Due to the outcry for targeted assistance on rail crossings in local communities, Congress formed and appropriated $3 billion in a brand new competitive grant funding in the Railroad Crossing Elimination Grant (RCE) program in the Bipartisan Infrastructure Law (BIL) to improve the safety of people and goods at rail crossingsUSDOT’s Federal Railway Administration (FRA) will administer $600 million in RCE grants this year, and USDOT reports these new grants will be available in June. RCE Grants are required by Congress to not be smaller than one million dollars unless they are for planning, and each grant requires a minimum 20 percent non-federal matching share by the entity requesting the grant. Also, at least 20 percent of funds are reserved for projects located in rural areas or on Tribal lands, and even places with very, very few residents have a good shot at these funds – no less than 5 percent of these funds are reserved for projects in counties with 20 or fewer residents per square mile. Local governments, Metropolitan Planning Organizations (MPOs), a mix of local governments or a combo of local and state governments can apply for RCE grants, and partnership can allow for better coordination and sharing the cost burden of the project. It’s important to note that railroads cannot directly apply for this funding, but they can be supportive of applications by eligible entities.

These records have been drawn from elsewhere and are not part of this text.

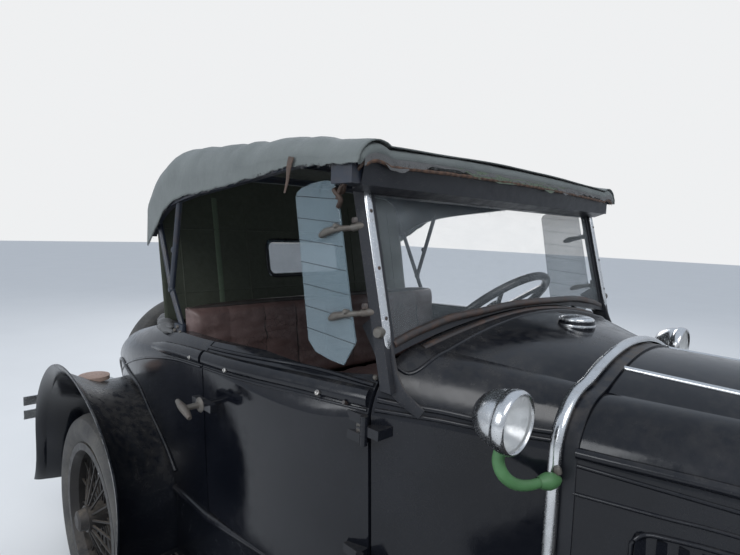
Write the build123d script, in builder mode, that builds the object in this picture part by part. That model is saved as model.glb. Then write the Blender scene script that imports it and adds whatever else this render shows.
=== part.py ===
from build123d import *
from math import atan2, cos, degrees, hypot, pi, radians, sin, tan
import os

# Main dimensions in mm: X is lateral, Y points rearward, Z is up, z = 0 is the ground
WHEELBASE = 2629.0
FRONT_Y = -1575.0
REAR_Y = FRONT_Y + WHEELBASE
TRACK = 1422.0
WHEEL_X = TRACK / 2
TYRE_R = 362.0
TYRE_W = 118.0
RIM_R = 248.0
LENGTH = 4190.0
NOSE_Y = -LENGTH / 2
TAIL_Y = LENGTH / 2
FENDER_X = 840.0
PAD_X = 723.0
PAD_Y = 1101.0
SEAT = 0.3
CLEAR = 6.0
KINGPIN_X = 600.0
PIN_R = 9.0
ARM_Z = 414.0
ARM_LENGTH = 130.0
ROD_R = 5.0
LEAF_R = 8.0
LEAF_X = 592.0
HINGE_Z = (720.0, 1010.0)
HINGE_H = 20.0
DRUM_R = 140.0
SPINDLE_R = 15.5
RAIL_TOP = 585.0
RAIL_H = 85.0
FLOOR_T = 20.0
BODY_Z = RAIL_TOP + FLOOR_T
COWL_Y = -450.0
DOOR_Y0 = -150.0
DOOR_Y1 = 430.0
DECK_Y = 780.0
BODY_END = 1720.0
SKIN = 24.0
BAND_W = 24.0
BAND_PROUD = 6.0
HOOD_T = 10.0
HOOD_LOW = 660.0
SILL_T = 4.0
LOUVRES = 22
LOUVRE_STEP = 32.0
LOUVRE_Z0 = 700.0
LOUVRE_Z1 = 900.0
RAD_BACK = -1410.0
RAD_D = 120.0
STRIP_X = 150.0
BOARD_Z = 375.0
BOARD_Y0 = -560.0
FENDER_R = 450.0
BOARD_T = 18.0
SPARE_Y = 1880.0
SPARE_Z = 660.0
GLASS_TILT = 13.9
GLASS_T = 6.0
FRAME_T = 16.0
COLUMN_TILT = 48.0
WHEEL_RIM_R = 205.0
WHEEL_CENTRE = (320.0, 120.0, 1140.0)
LID_Y0 = 1010.0
LID_Y1 = 1600.0
LID_X0 = 340.0
LID_X1 = 290.0
LID_HINGE_X = 190.0
LID_HINGE_Z = 869.5
LID_HINGE_R = 8.0

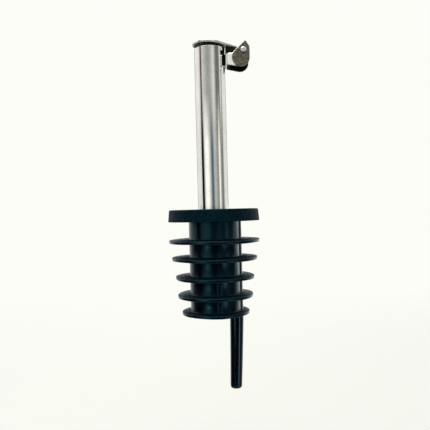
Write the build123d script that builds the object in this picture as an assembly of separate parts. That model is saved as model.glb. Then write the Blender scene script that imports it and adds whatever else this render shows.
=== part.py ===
"""Liquor pour spout with a hinged flap, a seat collar and a finned stopper.

Origin: centre of the collar's underside, on the axis of the pour tube.
+Z runs up the pour tube to its mouth, +X points to the hinge and to the vent tube.
All sizes are in millimetres.
"""

import os
from math import atan2, degrees

from build123d import *

# Fit between parts that are pushed or moulded together, and at the hinge.
ASSEMBLY_GAP = 0.01
RUNNING_GAP = 0.05
CUT_MARGIN = 1.0

# Pour tube.
TUBE_RADIUS = 4.2
TUBE_BORE = 3.8
MOUTH_Z = 47.5
TUBE_FOOT_Z = -8.5
BEAD_Z = -4.5
BEAD_HEIGHT = 0.4
BEAD_HALF_WIDTH = 0.8
LIP_ROUND = 0.15

# Collar that rests on the lip of the bottle.
COLLAR_RADIUS_TOP = 12.3
COLLAR_RADIUS_SEAT = 12.6
COLLAR_HEIGHT = 3.3
COLLAR_TOP_ROUND = 0.4
COLLAR_SEAT_ROUND = 0.12
RECESS_RADIUS = 7.65
RECESS_DEPTH = 0.5

# Finned sleeve: five fins, largest under the collar.
SLEEVE_RADIUS = 6.95
SLEEVE_FOOT_Z = -25.6
SLEEVE_FLOOR = 0.6
FIN_RADII = [12.5, 11.8, 10.85, 10.4, 9.3]
FIN_HEIGHTS = [-5.4, -10.2, -15.4, -20.4, -25.05]
FIN_THICKNESS = 0.9
FIN_RIM_ROUND = 0.25
SEAM_X = 1.15
SEAM_WIDTH = 1.0
SEAM_DEPTH = 0.12

# Core plug inside the sleeve; both reach up into the collar's recess.
CORE_RADIUS = 5.3
STOPPER_TOP_Z = RECESS_DEPTH - ASSEMBLY_GAP

# Air passage beside the bore: vent tube below, breather tube above.
VENT_X = 5.7
VENT_RADIUS_TOP = 1.79
VENT_RADIUS_TIP = 1.5
VENT_TIP_Z = -46.4
VENT_TIP_ROUND = 0.7
VENT_BORE = 0.6
SPIGOT_RADIUS = 1.0
SPIGOT_TOP_Z = -19.6
CORE_BULGE_RADIUS = 1.4
SLEEVE_BULGE_RADIUS = 1.85
BREATHER_RADIUS = 0.8
BREATHER_BORE = 0.6
BREATHER_X = TUBE_BORE - BREATHER_RADIUS - RUNNING_GAP
BREATHER_TOP_Z = 44.0
BREATHER_BEND_TOP_Z = -10.5
BREATHER_BEND_FOOT_Z = -16.0
BREATHER_BEND_RADIUS = 2.0
BREATHER_FOOT_GAP = 0.1
BREATHER_FOOT_Z = SPIGOT_TOP_Z + BREATHER_FOOT_GAP

# Hinge pin, across the tube's side.
PIN_X = 9.25
PIN_Z = 46.2
PIN_RADIUS = 0.6
PIN_HEAD_RADIUS = 0.85
PIN_HEAD_HEIGHT = 0.32

# Hinge bracket: web on the tube, two ears, and a bridge that stops the open flap.
BRACKET_HALF_WIDTH = 3.3
SHEET = 0.6
EAR_INSIDE = BRACKET_HALF_WIDTH - SHEET
WEB_X = 4.05
WEB_THICKNESS = 0.7
WEB_BEND_RADIUS = 2.1
NECK_TOP_Z = 45.5
NECK_FOOT_Z = 42.6
NECK_END_X = 6.2
EAR_FOOT_X = 8.5
EAR_FOOT_Z = 44.2
EAR_FOOT_RADIUS = 2.4
EAR_EDGE_X = EAR_FOOT_X + EAR_FOOT_RADIUS
EAR_SHOULDER_Z = 47.2
EAR_TIP_X = 9.8
EAR_TIP_Z = 48.9
EAR_TIP_ROUND = 0.3
BRIDGE_SHEET = 0.45
BRIDGE_FOOT_Z = PIN_Z - 1.2
BRIDGE_TOP_Z = PIN_Z + 2.2
EAR_SHOULDER_ROUND = 0.5
BRACKET_EDGE_ROUND = 0.2

# Flap: teardrop plate and the knuckle under its point. REST_ANGLE holds it ajar.
PLATE_RADIUS = 4.85
PLATE_THICKNESS = 0.6
PLATE_POINT_X = 7.0
PLATE_POINT_RADIUS = 0.5
PLATE_EDGE_ROUND = 0.12
SEAT_GAP = 0.03
PLATE_UNDERSIDE_Z = MOUTH_Z + SEAT_GAP
REST_ANGLE = 4.0
KNUCKLE_EYE_RADIUS = 1.1
EYE_SIDE_GAP = 0.15
KNUCKLE_EYE_HALF_WIDTH = EAR_INSIDE - EYE_SIDE_GAP
KNUCKLE_ARM_HALF_WIDTH = 1.0
KNUCKLE_ARM_X = 4.35
KNUCKLE_ARM_FOOT_Z = PIN_Z - 0.5
KNUCKLE_NOTCH_X = 6.75
KNUCKLE_NOTCH_DEPTH = 0.8


def upright_cylinder(radius, foot_z, top_z, x=0.0):
    """Cylinder along Z between two heights."""
    height = top_z - foot_z
    return Pos(x, 0, foot_z + height / 2) * Cylinder(radius, height)


def cross_cylinder(radius, half_width, x, z):
    """Cylinder along Y, centred on the plane of symmetry."""
    return Pos(x, 0, z) * Rot(90, 0, 0) * Cylinder(radius, 2 * half_width)


def cross_plate(points, half_width):
    """Solid with a polygon outline in the XZ plane, centred on the plane of symmetry."""
    outline = make_face(Polyline(*points, close=True))
    return extrude(Plane.XZ * outline, half_width, both=True)


def rounded(solid, edges, radius):
    """Solid with the given edges rounded."""
    return solid.fillet(radius, edges)


def circles_at(solid, level):
    """Circular edges of the lowest (0) or highest (-1) level of a solid."""
    return solid.edges().filter_by(GeomType.CIRCLE).group_by(Axis.Z)[level]


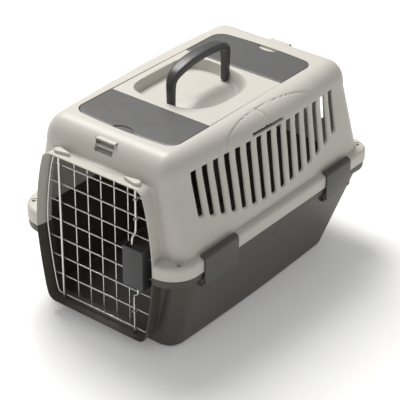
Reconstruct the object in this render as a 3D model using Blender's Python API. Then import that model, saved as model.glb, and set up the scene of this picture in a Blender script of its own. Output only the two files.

In addition to the RCE program, the Consolidated Rail Infrastructure and Safety Improvement program (CRISI) was an existing FRA program that was renewed. CRISI is receiving $5 billion in total funding through BIL, and Congress could double that if they want to in their annual budgeting. Municipalities that apply for CRISI grants will focus on projects that improve the safety, efficiency, and reliability of intercity passenger and freight rail. The CRISI program Notice of Funding Opportunity (NOFA) for Fiscal Year (FY) 2021 has already been posted and winners for 2022 were announced last week. Local leaders interested in CRISI should be on the lookout in August of this year for the FY 2022 NOFA. While CRISI can be used for a wide range of uses (see chart), this program has a very wide pool of applicants including Amtrak, railroads, and even a university center engaged in rail research making it a competitive program.

If your city is not ready to go after a grant on their own, USDOT’s Federal Highway Administration also provides funds to State Departments of Transportation through the Railway-Highway Crossings (Section 130) Program for the elimination of hazards at railway-highway crossings. From 2000 to 2019, this program is credited with a 32 percent reduction in fatalities at crossings. These funds are distributed by formula to your state, and each state’s FY22 allocation is listed here. Most states open applications or solicitations to access these funds. The Section 130 program funds are eligible for projects at all public crossings including roadways, bike trails and pedestrian paths, but 50 percent is dedicated for the installation of protective devices at crossings. Congress specifically has made grade crossings projects that eliminate hazards posed by blocked crossings due to idling trains eligible. However, the Section 130 program doesn’t offer major construction solutions, such as overpasses or underpasses.

Through these federal rail safety programs cities, towns and villages will be able to eliminate the deaths that occur at dangerous rail crossings in their communities.

Projects Eligible for the New Rail Crossing Elimination Grants

America’s new National Roadway Safety Strategy follows the “Safe System” approach which works by building and reinforcing multiple layers of protection into our infrastructure to: 1) prevent crashes from happening in the first place and 2) minimize the harm caused to those involved when crashes do occur. When humans make mistakes, the consequences should not be deadly.

For rail crossings, most communities using the “Safe Systems” approach are looking for a way to deconflict the road and pedestrian traffic with the trains coming through or to improve the safety at the crossing through upgrades.

To reach that goal, the following are key ways that the RCE grants can be used:

  • Over or Under: Railroad track and road grade separation through the use of bridges, embankment, tunnel or combination.
  • Move It: Relocating a railroad track.
  • Upgrade: Installing or improving signals, signs or protective devices.
  • Plan: Planning grants which include the environmental review and design of an eligible project. Not less than 3 percent of the RCE grant funding is for planning grants unless it is in a rural or tribal area where up to 25 percent can be used.
  • Technology: Other means to improve the safety if related to the mobility of people and goods at highway-rail grade crossings, including technology solutions.